» Problem requirements
Write each record again exactly as it stands.

Rows from a 3D modeling dataset
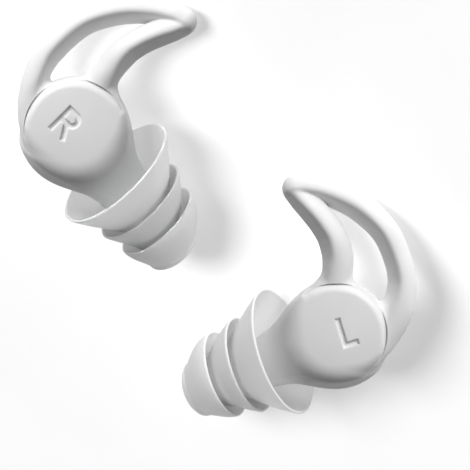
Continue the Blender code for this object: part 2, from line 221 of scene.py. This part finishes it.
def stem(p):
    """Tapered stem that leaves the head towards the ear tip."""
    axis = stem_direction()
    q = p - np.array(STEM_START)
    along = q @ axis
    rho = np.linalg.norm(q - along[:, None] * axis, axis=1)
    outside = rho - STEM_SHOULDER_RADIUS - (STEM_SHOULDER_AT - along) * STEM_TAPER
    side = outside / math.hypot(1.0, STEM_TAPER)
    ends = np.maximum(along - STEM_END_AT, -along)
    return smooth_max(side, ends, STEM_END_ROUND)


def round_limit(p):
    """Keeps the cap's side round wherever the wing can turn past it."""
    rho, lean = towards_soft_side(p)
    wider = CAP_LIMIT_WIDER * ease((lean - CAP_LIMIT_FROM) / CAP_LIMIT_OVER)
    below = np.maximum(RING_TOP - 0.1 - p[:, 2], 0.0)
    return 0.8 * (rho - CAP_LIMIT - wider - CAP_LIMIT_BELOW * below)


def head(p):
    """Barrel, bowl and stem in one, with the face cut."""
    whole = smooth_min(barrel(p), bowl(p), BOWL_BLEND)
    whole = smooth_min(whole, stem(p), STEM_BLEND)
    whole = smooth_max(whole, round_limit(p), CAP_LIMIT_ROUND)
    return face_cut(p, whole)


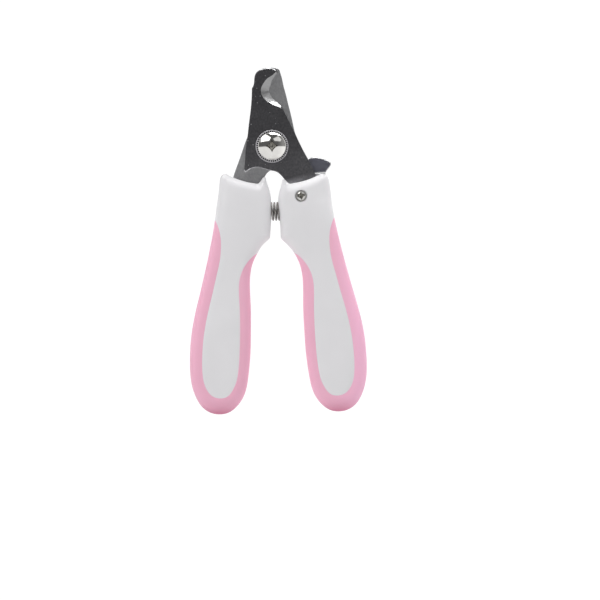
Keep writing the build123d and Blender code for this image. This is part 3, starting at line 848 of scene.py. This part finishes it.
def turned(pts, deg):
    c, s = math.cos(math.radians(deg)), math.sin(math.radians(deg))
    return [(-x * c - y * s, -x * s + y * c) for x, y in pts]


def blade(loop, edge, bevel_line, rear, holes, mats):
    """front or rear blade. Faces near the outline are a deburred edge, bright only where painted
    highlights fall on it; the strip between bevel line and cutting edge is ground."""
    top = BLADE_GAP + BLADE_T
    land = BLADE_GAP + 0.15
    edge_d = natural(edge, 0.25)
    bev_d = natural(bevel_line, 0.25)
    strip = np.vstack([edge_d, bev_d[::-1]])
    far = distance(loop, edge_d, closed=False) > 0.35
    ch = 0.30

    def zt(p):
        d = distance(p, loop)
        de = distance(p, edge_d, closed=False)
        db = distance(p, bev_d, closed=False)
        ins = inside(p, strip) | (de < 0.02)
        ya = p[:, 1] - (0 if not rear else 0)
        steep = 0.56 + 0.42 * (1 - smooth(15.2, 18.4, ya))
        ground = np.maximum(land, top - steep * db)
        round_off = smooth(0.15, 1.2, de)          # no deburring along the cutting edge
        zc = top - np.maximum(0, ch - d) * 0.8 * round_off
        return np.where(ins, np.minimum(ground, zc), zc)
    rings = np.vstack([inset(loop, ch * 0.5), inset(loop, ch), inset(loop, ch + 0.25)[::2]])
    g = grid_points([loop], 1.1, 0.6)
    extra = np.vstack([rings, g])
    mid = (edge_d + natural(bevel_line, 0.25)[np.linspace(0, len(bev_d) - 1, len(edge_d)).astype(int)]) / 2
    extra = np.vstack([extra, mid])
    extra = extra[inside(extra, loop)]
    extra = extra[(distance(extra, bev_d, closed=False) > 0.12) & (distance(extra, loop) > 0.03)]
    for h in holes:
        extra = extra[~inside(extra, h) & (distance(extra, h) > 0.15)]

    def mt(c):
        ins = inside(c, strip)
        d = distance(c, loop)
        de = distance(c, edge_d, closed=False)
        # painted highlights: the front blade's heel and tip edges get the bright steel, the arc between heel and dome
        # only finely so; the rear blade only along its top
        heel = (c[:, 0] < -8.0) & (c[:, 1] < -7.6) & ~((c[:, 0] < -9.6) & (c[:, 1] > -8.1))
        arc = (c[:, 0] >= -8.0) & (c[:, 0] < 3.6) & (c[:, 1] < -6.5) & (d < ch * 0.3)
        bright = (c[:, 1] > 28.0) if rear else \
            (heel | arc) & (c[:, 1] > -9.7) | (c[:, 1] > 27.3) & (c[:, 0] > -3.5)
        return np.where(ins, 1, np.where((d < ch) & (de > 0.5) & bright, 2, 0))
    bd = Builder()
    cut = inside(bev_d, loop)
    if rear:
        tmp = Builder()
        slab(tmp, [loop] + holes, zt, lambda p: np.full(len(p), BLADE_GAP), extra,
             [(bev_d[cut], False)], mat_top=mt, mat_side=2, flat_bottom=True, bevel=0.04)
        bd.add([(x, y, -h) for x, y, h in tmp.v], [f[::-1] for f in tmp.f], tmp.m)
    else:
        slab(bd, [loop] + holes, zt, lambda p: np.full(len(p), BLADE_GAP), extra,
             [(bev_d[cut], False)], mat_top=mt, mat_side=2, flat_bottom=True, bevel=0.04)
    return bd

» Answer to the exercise
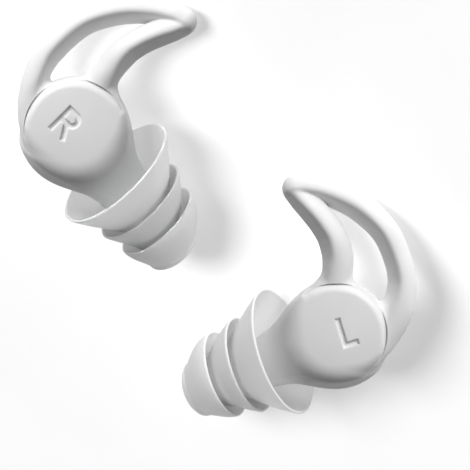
Continue the Blender code for this object: part 2, from line 221 of scene.py. This part finishes it.
def stem(p):
    """Tapered stem that leaves the head towards the ear tip."""
    axis = stem_direction()
    q = p - np.array(STEM_START)
    along = q @ axis
    rho = np.linalg.norm(q - along[:, None] * axis, axis=1)
    outside = rho - STEM_SHOULDER_RADIUS - (STEM_SHOULDER_AT - along) * STEM_TAPER
    side = outside / math.hypot(1.0, STEM_TAPER)
    ends = np.maximum(along - STEM_END_AT, -along)
    return smooth_max(side, ends, STEM_END_ROUND)


def round_limit(p):
    """Keeps the cap's side round wherever the wing can turn past it."""
    rho, lean = towards_soft_side(p)
    wider = CAP_LIMIT_WIDER * ease((lean - CAP_LIMIT_FROM) / CAP_LIMIT_OVER)
    below = np.maximum(RING_TOP - 0.1 - p[:, 2], 0.0)
    return 0.8 * (rho - CAP_LIMIT - wider - CAP_LIMIT_BELOW * below)


def head(p):
    """Barrel, bowl and stem in one, with the face cut."""
    whole = smooth_min(barrel(p), bowl(p), BOWL_BLEND)
    whole = smooth_min(whole, stem(p), STEM_BLEND)
    whole = smooth_max(whole, round_limit(p), CAP_LIMIT_ROUND)
    return face_cut(p, whole)


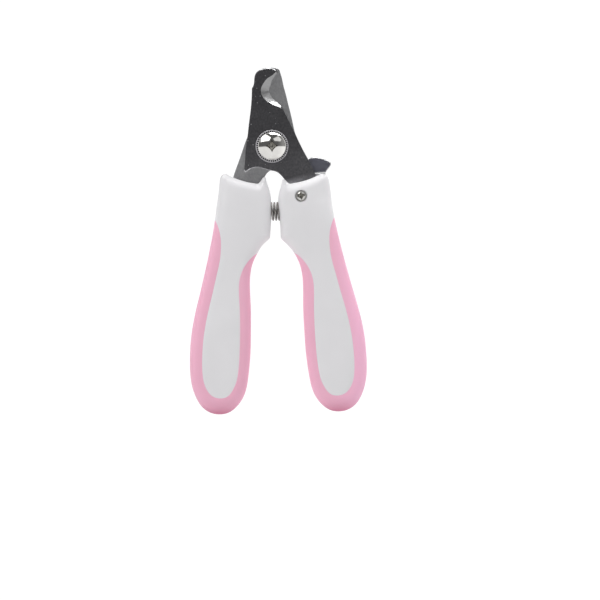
Keep writing the build123d and Blender code for this image. This is part 3, starting at line 848 of scene.py. This part finishes it.
def turned(pts, deg):
    c, s = math.cos(math.radians(deg)), math.sin(math.radians(deg))
    return [(-x * c - y * s, -x * s + y * c) for x, y in pts]


def blade(loop, edge, bevel_line, rear, holes, mats):
    """front or rear blade. Faces near the outline are a deburred edge, bright only where painted
    highlights fall on it; the strip between bevel line and cutting edge is ground."""
    top = BLADE_GAP + BLADE_T
    land = BLADE_GAP + 0.15
    edge_d = natural(edge, 0.25)
    bev_d = natural(bevel_line, 0.25)
    strip = np.vstack([edge_d, bev_d[::-1]])
    far = distance(loop, edge_d, closed=False) > 0.35
    ch = 0.30

    def zt(p):
        d = distance(p, loop)
        de = distance(p, edge_d, closed=False)
        db = distance(p, bev_d, closed=False)
        ins = inside(p, strip) | (de < 0.02)
        ya = p[:, 1] - (0 if not rear else 0)
        steep = 0.56 + 0.42 * (1 - smooth(15.2, 18.4, ya))
        ground = np.maximum(land, top - steep * db)
        round_off = smooth(0.15, 1.2, de)          # no deburring along the cutting edge
        zc = top - np.maximum(0, ch - d) * 0.8 * round_off
        return np.where(ins, np.minimum(ground, zc), zc)
    rings = np.vstack([inset(loop, ch * 0.5), inset(loop, ch), inset(loop, ch + 0.25)[::2]])
    g = grid_points([loop], 1.1, 0.6)
    extra = np.vstack([rings, g])
    mid = (edge_d + natural(bevel_line, 0.25)[np.linspace(0, len(bev_d) - 1, len(edge_d)).astype(int)]) / 2
    extra = np.vstack([extra, mid])
    extra = extra[inside(extra, loop)]
    extra = extra[(distance(extra, bev_d, closed=False) > 0.12) & (distance(extra, loop) > 0.03)]
    for h in holes:
        extra = extra[~inside(extra, h) & (distance(extra, h) > 0.15)]

    def mt(c):
        ins = inside(c, strip)
        d = distance(c, loop)
        de = distance(c, edge_d, closed=False)
        # painted highlights: the front blade's heel and tip edges get the bright steel, the arc between heel and dome
        # only finely so; the rear blade only along its top
        heel = (c[:, 0] < -8.0) & (c[:, 1] < -7.6) & ~((c[:, 0] < -9.6) & (c[:, 1] > -8.1))
        arc = (c[:, 0] >= -8.0) & (c[:, 0] < 3.6) & (c[:, 1] < -6.5) & (d < ch * 0.3)
        bright = (c[:, 1] > 28.0) if rear else \
            (heel | arc) & (c[:, 1] > -9.7) | (c[:, 1] > 27.3) & (c[:, 0] > -3.5)
        return np.where(ins, 1, np.where((d < ch) & (de > 0.5) & bright, 2, 0))
    bd = Builder()
    cut = inside(bev_d, loop)
    if rear:
        tmp = Builder()
        slab(tmp, [loop] + holes, zt, lambda p: np.full(len(p), BLADE_GAP), extra,
             [(bev_d[cut], False)], mat_top=mt, mat_side=2, flat_bottom=True, bevel=0.04)
        bd.add([(x, y, -h) for x, y, h in tmp.v], [f[::-1] for f in tmp.f], tmp.m)
    else:
        slab(bd, [loop] + holes, zt, lambda p: np.full(len(p), BLADE_GAP), extra,
             [(bev_d[cut], False)], mat_top=mt, mat_side=2, flat_bottom=True, bevel=0.04)
    return bd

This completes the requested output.